Malatesta responde com precisão a três objeções recorrentes:

“Não temos um programa, não somos um partido”: Malatesta desmonta esta objeção, frequentemente mascarada de anti-dogmatismo, como um dandismo intelectual inconsequente. Ele traça uma linha divisória crucial: a anarquia não é uma especulação académica (como a matemática ou a sociologia), é um “projeto que se quer pôr em prática”. Um engenheiro não pode demolir uma estrutura sem um plano, à espera que uma teoria superior surja enquanto o trabalho está por fazer. Da mesma forma, um movimento revolucionário requer um “programa determinado” (um conjunto de objetivos e métodos partilhados) que funcione como um plano de ação, sempre perfectível, mas nunca absentista. A recusa do programa é a recusa da acção coordenada.

“A organização cria chefes”: Esta é a objeção mais potente, e Malatesta a enfrenta com brilhantismo. A sua resposta é um reverso dialético: não é a organização que cria chefes; é a desorganização que os gera. A autoridade surge precisamente da incapacidade de uma colectividade se auto-organizar para satisfazer suas próprias necessidades. A polícia, o negociante, o intelectual que centraliza a correspondência. Todos são parasitas que preenchem o vazio deixado pela nossa inépcia organizativa. A organização formal, com seus encarregados revogáveis e sua divisão consentida de tarefas, é o único antídoto contra esta autoridade informal e não responsável.
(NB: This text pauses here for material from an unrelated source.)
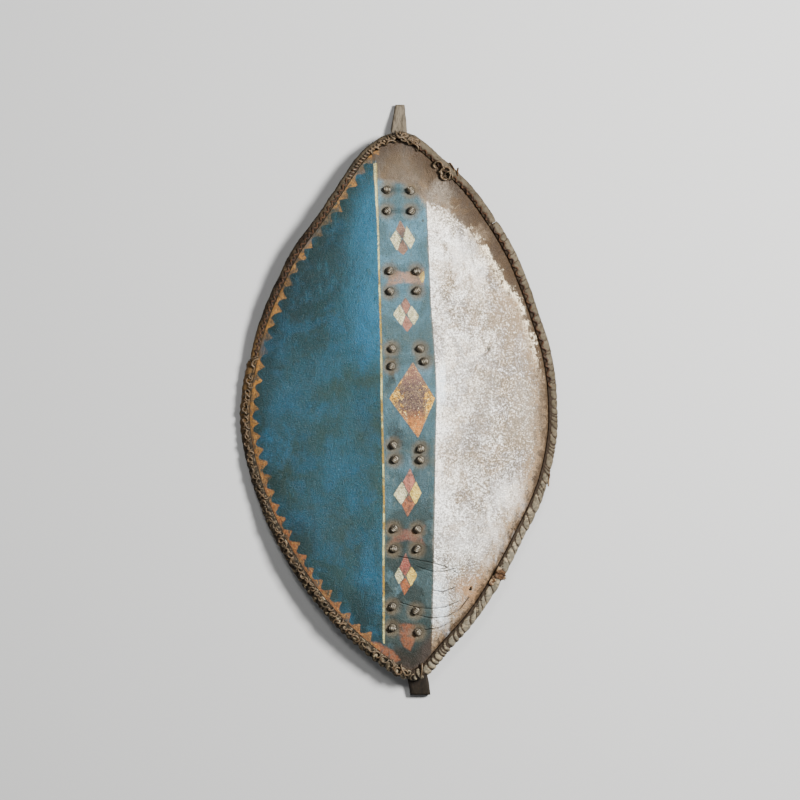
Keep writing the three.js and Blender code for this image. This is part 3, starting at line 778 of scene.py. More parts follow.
    height = f.scaled(worm, 1.0, f.both(rub, 0.7))
    height = f.scaled(grain, 0.35, height)
    height = f.scaled(f.math("SUBTRACT", pits, 0.5), f.ramp(band_side, -1, 3, 0.3, 1.5), height)
    height = f.scaled(f.ramp(seam, 0.2, 1.8), 0.8, height)
    normal = f.bump(height, 0.95, 0.0034)
    return f.finish(color, f.ramp(rub, 0.4, 0.6, 0.33, 0.52), normal, 0.13)


def raw_back():
    """The hide's inner side: tan rawhide, scraped and stained."""
    f = Finish("raw_back")
    blotch = f.noise(8, 6, 0.62, 0.7)
    vein = f.noise(26, 6, 0.62, 1.6, stretch=(1.5, 0.7, 1))
    scrape = f.noise(90, 5, 0.6, 0.2, stretch=(3.5, 0.6, 1))
    color = f.mix(f.ramp(blotch, 0.32, 0.68), (0.15, 0.098, 0.055), (0.27, 0.19, 0.115))
    color = f.coats(color, (
        ((0.095, 0.058, 0.032), vein, 0.52, 0.7),
        ((0.33, 0.255, 0.17), scrape, 0.52, 0.74, 0.6),
        ((0.05, 0.034, 0.02), f.noise(300, 4, 0.6), 0.4, 0.7, 0.3),
    ))
    height = f.scaled(scrape, 0.6, vein)
    normal = f.bump(height, 0.6, 0.0012)
    return f.finish(color, f.ramp(scrape, 0.3, 0.7, 0.55, 0.78), normal, 0.3)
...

O remédio, insiste Malatesta, não é a negação da organização, mas o desenvolvimento de uma “consciência perfectível” em cada membro, que exerça suas faculdades críticas e se recuse a ser “instrumento passivo”.

“A organização expõe-nos à repressão”: Malatesta invalida este argumento com pragmatismo. A história demonstra que a desorganização leva à debandada total perante a repressão, enquanto a organização proporciona resiliência e meios de defesa colectiva. A sua metáfora militar é elucidativa: podemos combater “em massa ou em ordem dispersa” conforme o terreno, mas devemos sempre ser “membros do mesmo exército”. O “espírito de organização”, as sólidas amizades, o acordo tácito de conduta, é uma estrutura resiliente que sobrevive mesmo quando a organização formal precisa de se dissolver temporariamente.
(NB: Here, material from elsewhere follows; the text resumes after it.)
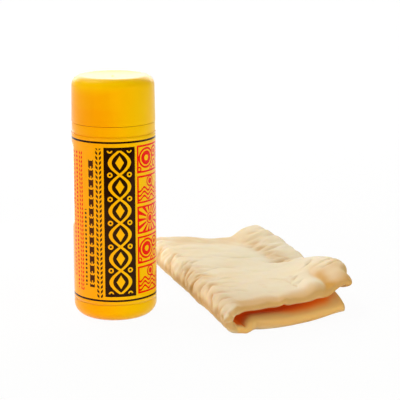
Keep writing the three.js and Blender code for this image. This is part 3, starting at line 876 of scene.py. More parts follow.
def sheet_mesh(name, points):
    """A grid of points as a smooth sheet, one point thick."""
    rows, columns = points.shape[:2]
    order = np.arange(rows * columns).reshape(rows, columns)
    corners = [order[:-1, :-1], order[:-1, 1:], order[1:, 1:], order[1:, :-1]]
    faces = np.stack(corners, axis=-1).reshape(-1, 4)
    thing = mesh_from(name, points.reshape(-1, 3), faces.tolist())
    thing.data.shade_smooth()
    return thing


def thicken(thing, thickness, offset):
    """Gives a sheet its thickness and keeps the result as a plain mesh."""
    wall = thing.modifiers.new("thickness", "SOLIDIFY")
    wall.thickness, wall.offset, wall.use_even_offset = thickness, offset, False
    plain_mesh(thing, wall)


# Rises and dips of the top panel. Each row has a place across and along the block, a reach across
# and along it, as shares of the fold's width and of half the sheet's length, and a rise as a
# share of the top height.
TOP_FORM_SHARES = (
    (1.08, 0.2, 0.25, 0.23, 0.73),
    (1.04, 0.54, 0.17, 0.09, -0.19),
    (1.04, 0.7, 0.17, 0.08, -0.06),
    (1.0, 1.0, 0.17, 0.12, 0.17),
    (0.66, 1.0, 0.25, 0.22, -0.28),
    (0.26, 0.05, 0.3, 0.12, -0.05),
    (0.36, 0.5, 0.3, 0.3, 0.07),
    (1.06, 0.0, 0.08, 0.05, -0.08),
    (0.06, 0.0, 0.08, 0.05, -0.09),
)

# Where the top panel's near crease is fuller or tighter, in millimetres: a place across the
# block, a reach and a change of the crease's radius.
TOP_CREASE_FORMS = ((8.5, 4.5, 3.6), (24, 6, -0.3), (38, 8, 0.3), (50.5, 2.6, -1.5),
                    (62, 8, 0.4), (86, 9, 2.5), (100, 8, 1.2))

# Broad zones of the top panel that are painted a deeper tone, as painted shade. Each row has a
# place across and along the block and a reach across and along it, in millimetres, and a share.
TOP_SHADE_ZONES = (
    (45, 205, 70, 32, 0.45),
    (92, 118, 10, 20, 0.6),
    (89, 156, 9, 26, 0.5),
    (93, 26, 6, 24, 0.75),
    (104, 6, 16, 10, 0.6),
    (113, 22, 13, 28, 0.95),
)

# Single creases and puckers of the top panel, in millimetres. Each row has a place across and
# along the block, the direction that it runs in, in degrees from the near edge, its half length,
# its half width and its rise.
TOP_PUCKERS = (
    (90, 44, 80, 9, 3.8, -1.1),
    (91, 28, 92, 12, 5.0, -1.4),
    (90, 10, 86, 11, 5.0, -1.4),
    (96, 18, 85, 15, 7.0, -1.4),
    (81, 20, 88, 17, 4.5, 1.3),
    (73, 38, 35, 7, 1.5, -0.7),
    (75, 31, 20, 6, 1.3, -0.6),
    (71, 24, 50, 6, 1.4, -0.6),
    (77, 36, 60, 6, 1.3, 0.5),
    (98, 65, 48, 9, 1.7, -1.5),
    (94, 63, 40, 7, 1.4, 0.6),
    (103, 50, 20, 8, 1.5, -1.2),
    (107, 40, 10, 9, 1.7, -1.2),
    (110, 52, 60, 8, 1.8, -1.0),
    (88, 100, -35, 9, 3.4, -1.2),
    (95, 92, -25, 9, 3.2, -0.9),
    (90, 112, 30, 10, 3.6, -1.1),
    (98, 120, 35, 9, 3.4, -0.9),
    (100, 103, 40, 7, 2.8, 0.7),
    (84, 154, 28, 10, 3.2, -1.0),
    (92, 161, 30, 9, 2.8, -0.8),
    (91, 149, 25, 9, 2.8, -0.8),
    (99, 156, 24, 9, 3.0, -0.8),
    (88, 138, 30, 9, 3.4, -0.9),
    (96, 133, 32, 9, 2.8, -0.7),
    (87, 173, 28, 10, 3.2, -0.9),
    (97, 179, 22, 10, 2.8, -0.8),
    (92, 191, 25, 12, 3.4, -0.8),
    (60, 124, 4, 22, 3.0, -0.5),
    (34, 132, -8, 18, 2.6, -0.45),
    (30, 96, -14, 20, 3.0, -0.5),
    (52, 74, 8, 24, 3.2, -0.5),
    (38, 44, 6, 22, 3.4, -0.5),
    (62, 150, 10, 20, 3.4, -0.5),
    (28, 166, 4, 16, 3.0, -0.55),
    (48, 190, -5, 20, 3.2, -0.5),
    (16, 180, 20, 9, 2.2, -0.7),
    (13, 150, 40, 8, 1.8, -0.8),
    (16, 122, 35, 9, 1.9, -0.9),
    (11, 112, 70, 8, 1.6, -0.9),
    (18, 92, 30, 9, 1.9, -0.7),
    (15, 66, 40, 9, 2.0, -0.7),
    (20, 12, 15, 14, 4.0, -0.7),
    (50.5, 0, 90, 5, 2.6, 1.9),
    (87, 0, 90, 9, 8.0, -1.5),
)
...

Dialética e Maturidade Política

A dialética de Malatesta é clara: negar a organização em nome da liberdade resulta na reprodução inconsciente da autoridade. Organizar-se sem autoridade é a síntese anárquica que precisamos cultivar. Isso exige superar a adolescência política do “não” absoluto e abraçar a tarefa adulta de construir formas livres de coordenação.
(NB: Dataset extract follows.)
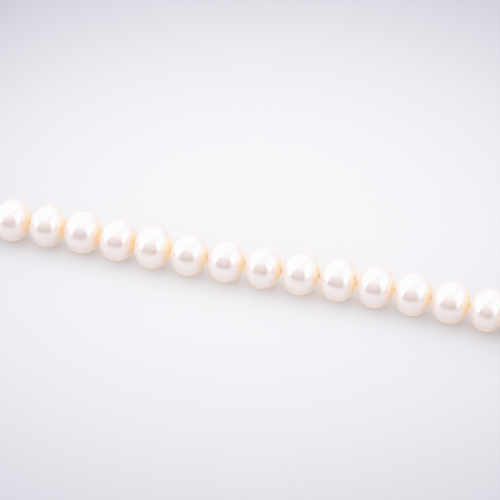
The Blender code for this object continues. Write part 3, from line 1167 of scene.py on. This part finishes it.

A liberdade não é ausência de vínculos, mas a possibilidade de tecê-los conscientemente. “É melhor estarmos desunidos que mal unidos”, lembra Malatesta, mas isso não significa isolamento; significa construir constelações de afinidade, grupos federados, movimentos que prefiguram a sociedade que desejamos.

No fim, a mensagem é direta: Anarquia significa sociedade organizada sem autoridade. O futuro não se improvisa no caos. Ele se prepara na prática organizada, horizontal e voluntária das massas.